I like your definition *a lot*, and it surely is more formal than mine
(since mine was only a definition-by-negation, if that). However, as
we are trying to speak more precisely, we need to make distinctions
between meanings, or shades of meaning, of the very word "belief" --
more on that 10 lines below...

> In a previous message you said:
> ... I believe [handy English phrase for "I think I know"...]
> that what we "know" to be true are but fuzzy approximations ...
> This statement seems to use "belief" in a manner more consistent with my
> definition than your latest one (hence my confusion).

And you were right to be confused :) because of *my* confusing use
of 'belief'! When we began talking about atheism, most of us, I think,
restricted its use to "belief in God", *not* to "belief" as in "Yes sir,
I believe this *is* Trafalgar Square we are at now." While your definition
does encompass both meanings, certain statements may be true about one
but not anout the other. (One difference may be in the likelihood we
would ascribe to each; another, harder to pinpoint, may lie in various
connotations with which our 'beliefs' are charged.)

But I have to admit that my own confusion runs deeper. I still
find it valid to distinguish between belief (in the "strong" sense,
as in "belief in God") and knowledge. I think we could see the
difference if we tried to imagine that God's existence was proven,
that we had unshakeable evidence for it -- and then imagined how
this would change our lives, private and social. I think it would,
immensely, though the details deserve a separate thread... First
of all, we would no longer have an option, a choice -- and perhaps therein
lies the greatest difference: belief is a matter of choice (under
normal conditions, ie you haven't been brainwashed, you're open-minded
enough to at lrast consider dissenting voices, etc) -- but knowledge
is not optional. (Which doesn't mean you cannot behave as if the knowledge
was false or invalid -- you could, but the knowledge remains and you're
behaving "irrationally", for better or worse.)

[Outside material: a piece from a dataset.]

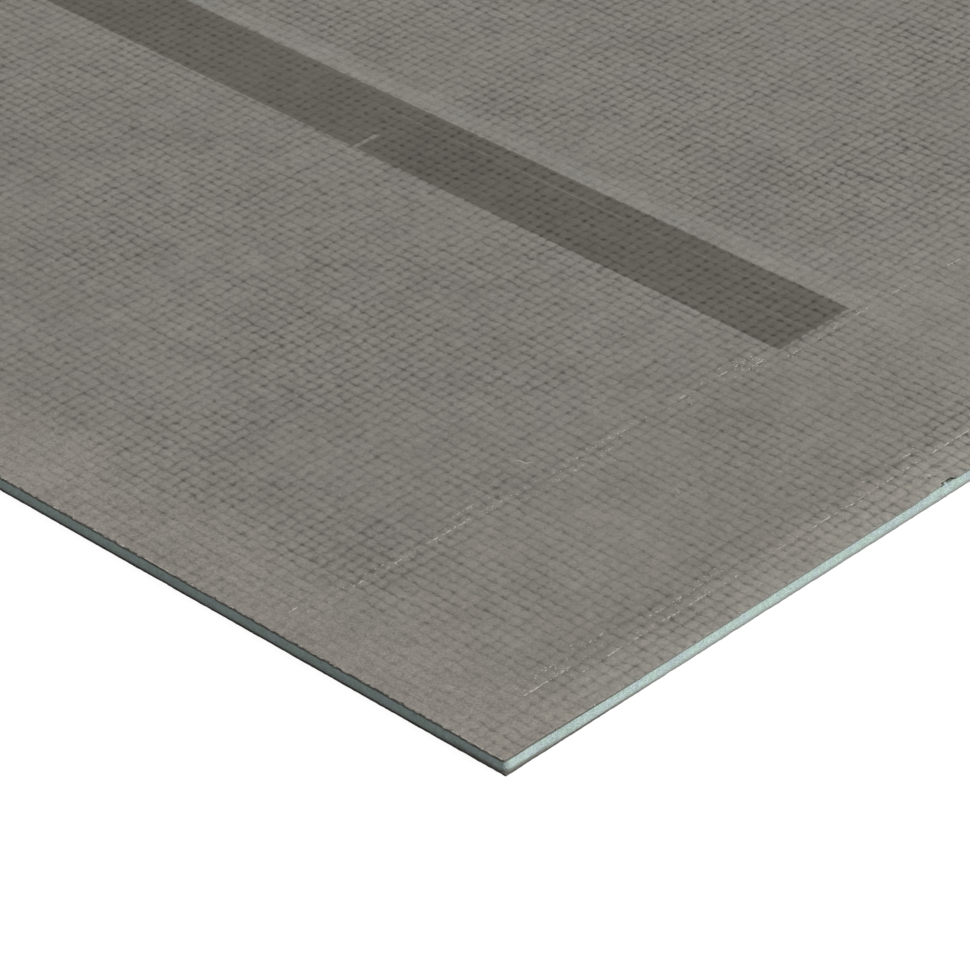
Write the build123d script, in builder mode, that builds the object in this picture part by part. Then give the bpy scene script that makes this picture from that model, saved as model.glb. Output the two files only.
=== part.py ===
from build123d import *
import math
import os

# Foam tile backer board, lying flat with its printed face up. All sizes are in millimetres.
# Origin: centre of the underside. +X runs along the length, +Y across the width, +Z up.

# Driving dimensions of the board
board_length = 1300.0
board_width = 600.0
board_thickness = 6.0
coat_thickness = 1.0  # cement coat on each face, with its glass mesh bedded inside
core_corner_radius = 1.0  # foam corners rubbed soft after sawing
coat_corner_radius = 0.4  # cement corners, worn but still crisp

# Broken bite in the printed face, on the arris of the +X end
bite_from_near_edge = 220.2  # from the -Y edge to the middle of the bite
bite_length = 10.0  # along the end
bite_depth = 1.7  # into the face
bowl_length = 5.0  # crushed foam below the bite, along the end
bowl_offset = 1.0  # from the middle of the bite to the middle of the bowl, towards +Y
bowl_depth = 0.9  # how far the foam is pressed down in the middle of the bowl
bowl_margin = 0.3  # cement is broken back this far beyond the crushed foam

# Sizes worked out from the ones above
core_thickness = board_thickness - 2 * coat_thickness
core_bottom = coat_thickness
core_top = core_bottom + core_thickness
end_x = board_length / 2
bite_y = -board_width / 2 + bite_from_near_edge

# The crushed bowl is a piece of a sphere. Seen from above it is a circle through both ends
# of the bowl and its deepest point inward, so the centre lies outside the end of the board.
bowl_reach = bite_depth - bowl_margin
bowl_plan_radius = (bowl_length**2 / 4 + bowl_reach**2) / (2 * bowl_reach)
bowl_radius = (bowl_plan_radius**2 + bowl_depth**2) / (2 * bowl_depth)
bowl_x = end_x + bowl_plan_radius - bowl_reach
bowl_y = bite_y + bowl_offset
bowl_z = core_top + bowl_radius - bowl_depth

# The broken line of the cement, as shares of half the bite's length and of its depth
bite_outline = [
    (-1.00, 0.00),
    (-0.84, 0.24),
    (-0.44, 0.33),
    (-0.33, 0.92),
    (0.02, 0.84),
    (0.38, 1.00),
    (0.70, 0.90),
    (0.86, 0.30),
    (1.00, 0.00),
]


def bite_point(along, inward):
    """A point of the broken line, in plan."""
    return (end_x - inward * bite_depth, bite_y + along * bite_length / 2)


os.makedirs("parts", exist_ok=True)

# Core: one sheet of foam, sawn square, with soft upright corners
with BuildPart() as foam_core:
    with BuildSketch(Plane.XY.offset(core_bottom)):
        RectangleRounded(board_length, board_width, core_corner_radius)
    extrude(amount=core_thickness)
    # Foam crushed where the cement broke away
    with Locations((bowl_x, bowl_y, bowl_z)):
        Sphere(bowl_radius, mode=Mode.SUBTRACT)
foam_core.part.label = "foam_core"

# Face coat: the cement layer that carries the print, with the bite broken out of its end
with BuildPart() as face_coat:
    with BuildSketch(Plane.XY.offset(core_top)):
        RectangleRounded(board_length, board_width, coat_corner_radius)
        with BuildLine():
            Polyline(*[bite_point(along, inward) for along, inward in bite_outline], close=True)
        make_face(mode=Mode.SUBTRACT)
    extrude(amount=coat_thickness)
face_coat.part.label = "face_coat"

# Back coat: the same layer, whole, on the side that is bonded to the wall or floor
with BuildPart() as back_coat:
    with BuildSketch(Plane.XY):
        RectangleRounded(board_length, board_width, coat_corner_radius)
    extrude(amount=coat_thickness)
back_coat.part.label = "back_coat"

export_step(foam_core.part, "parts/foam_core.step")
export_step(face_coat.part, "parts/face_coat.step")
export_step(back_coat.part, "parts/back_coat.step")

dent_at_end = bowl_depth - bowl_radius + math.sqrt(bowl_radius**2 - (bowl_x - end_x) ** 2)
print(f"foam core {core_thickness:.2f} mm between coats of {coat_thickness:.2f} mm")
print(f"crushed foam is {dent_at_end:.2f} mm deep at the end of the board")
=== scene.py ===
# %% [markdown]
# # A foam tile backer board, lying with its printed face up
#
# The real board is a sandwich. A sheet of teal foam sits between two thin coats of grey cement,
# and each coat has a woven glass mesh bedded in it. The foam gives the thickness, the cement
# gives a surface that tile adhesive grips, and the mesh keeps the cement from cracking.
#
# The CAD model has those three layers as plain solids. This script dresses them: it builds the
# weave of the mesh in the cement, the ragged sawn edges, the bare yarns and the cut foam.

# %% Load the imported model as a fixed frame
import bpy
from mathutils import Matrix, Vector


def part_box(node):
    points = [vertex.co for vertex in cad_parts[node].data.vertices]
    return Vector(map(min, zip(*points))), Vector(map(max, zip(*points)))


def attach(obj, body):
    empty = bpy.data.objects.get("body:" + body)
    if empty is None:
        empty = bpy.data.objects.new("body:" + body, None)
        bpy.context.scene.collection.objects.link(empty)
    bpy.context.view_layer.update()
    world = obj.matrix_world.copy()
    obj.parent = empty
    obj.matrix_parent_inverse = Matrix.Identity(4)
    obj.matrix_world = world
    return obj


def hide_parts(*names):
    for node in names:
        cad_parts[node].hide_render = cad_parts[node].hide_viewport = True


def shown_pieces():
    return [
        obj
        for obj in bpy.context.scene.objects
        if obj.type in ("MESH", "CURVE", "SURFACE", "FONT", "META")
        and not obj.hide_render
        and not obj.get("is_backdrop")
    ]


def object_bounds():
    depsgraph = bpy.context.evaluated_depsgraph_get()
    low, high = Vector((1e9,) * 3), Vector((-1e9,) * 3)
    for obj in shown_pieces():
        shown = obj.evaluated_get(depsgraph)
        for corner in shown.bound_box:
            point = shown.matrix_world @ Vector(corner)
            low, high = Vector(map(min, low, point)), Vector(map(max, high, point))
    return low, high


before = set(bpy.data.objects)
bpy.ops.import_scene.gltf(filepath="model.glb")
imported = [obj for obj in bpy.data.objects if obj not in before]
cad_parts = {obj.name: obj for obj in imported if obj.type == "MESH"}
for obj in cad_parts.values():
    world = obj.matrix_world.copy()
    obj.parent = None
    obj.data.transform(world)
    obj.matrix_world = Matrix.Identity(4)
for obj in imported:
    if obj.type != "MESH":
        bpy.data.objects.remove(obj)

import inspect
import math

import bpy
import numpy as np
from mathutils import Matrix, Vector

cad_low, cad_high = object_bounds()
print("CAD box in metres:", [round(v, 4) for v in cad_low], [round(v, 4) for v in cad_high])

# %% [markdown]
# ## Working in millimetres
#
# Blender works in metres here, but a board maker thinks in millimetres, and so do the cells
# below. The layers' heights are read from the CAD nodes, so nothing can drift from the frame.

# %% Sizes of the layers, in millimetres
MM = 0.001
face_low, face_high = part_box("face_coat")
foam_low, foam_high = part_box("foam_core")
HALF_LENGTH = face_high.x / MM
HALF_WIDTH = face_high.y / MM
FACE_TOP = face_high.z / MM
FACE_BOTTOM = face_low.z / MM
CORE_TOP = foam_high.z / MM
CORE_BOTTOM = foam_low.z / MM
BACK_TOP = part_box("back_coat")[1].z / MM
BITE_MIDDLE = -79.8  # where a piece of the face is broken out of the +X end
BITE_HALF = 5.0
BITE_DEPTH = 1.7
print(f"half length {HALF_LENGTH:.1f}, half width {HALF_WIDTH:.1f}")
print(f"face from {FACE_BOTTOM:.2f} to {FACE_TOP:.2f}, foam from {CORE_BOTTOM:.2f} to {CORE_TOP:.2f}")

# %% [markdown]
# ## The camera
#
# The photograph looks down on one corner of the board through a long lens. A camera can be
# placed by eye, or worked out from something of known size. Here the mesh is that thing: its
# squares repeat evenly, so the way they shrink with distance gives the viewpoint. What is left
# is a point to aim at, a direction, a distance, a small roll and a focal length.

# %% Aim the camera
AIM = Vector((532.65, -189.22, 6.0)) * MM
DISTANCE = 1605.30 * MM
AZIMUTH = -44.757
ELEVATION = 33.216
ROLL = math.radians(-1.617)
LENS = 171.08


def direction(azimuth, elevation):
    """A vector of length 1 that points so many degrees round and up."""
    around, rise = math.radians(azimuth), math.radians(elevation)
    return Vector((math.cos(rise) * math.cos(around), math.cos(rise) * math.sin(around), math.sin(rise)))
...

At the same time, I *also* feel that there is no KNOWLEDGE possible,
meaning: no absolutely certain knowledge. I developed this idea in
one of my recent posts and no-one hit me for it then (I thought
someone would :) -- I'd be glad to debate it further. Basically,
it seems to me that everything we "know" is ultimately based on
something which is taken for granted, an axiom -- no matter how sensible
it may appear -- plus our scientific knowledge has often been very
mistaken. This is not to denigrate science, which, as far as I can tell,
has embraced the concept of incompleteness -- it is always open for
corrections, and always but an approximation. (An unsubtle example:
we used to present atoms as little 'solar systems', knowing they
are not *really* 'solar systems' -- but that it was a workable model,
a level of approximation.) So I thought we could legitimately say that
all knowledge is, at the last instance, belief, too. Hence
my above distinction gets blown to dust.

Here's how I think the two above paragraphs might be reconcilliated:
There exist two systems of belief. (Could anyone suggest a
different word for this? This is becoming the third usage of
'belief' in this one single post.) One of them we call knowledge and
it is based on the observation of the phenomena in our universe (and
relations between them) and on 'rational' thinking (binary logic,
true-false). The other system of beliefs (religious beliefs) are
based on <fill in the blank> (transrational experience? observation
of phenomena 'knowledge' fails to address or sufficiently (for the rational
mind) explain? divine inspiration?) Ultimately all is belief in the sense
that absolute, final knowledge is unattainable; but these two paradigms
-- the 'scientific' and the 'religious' -- behave in radically different

Maybe the very capacity for belief would be useless, evolutionally
speaking, if Final Truth was within human grasp?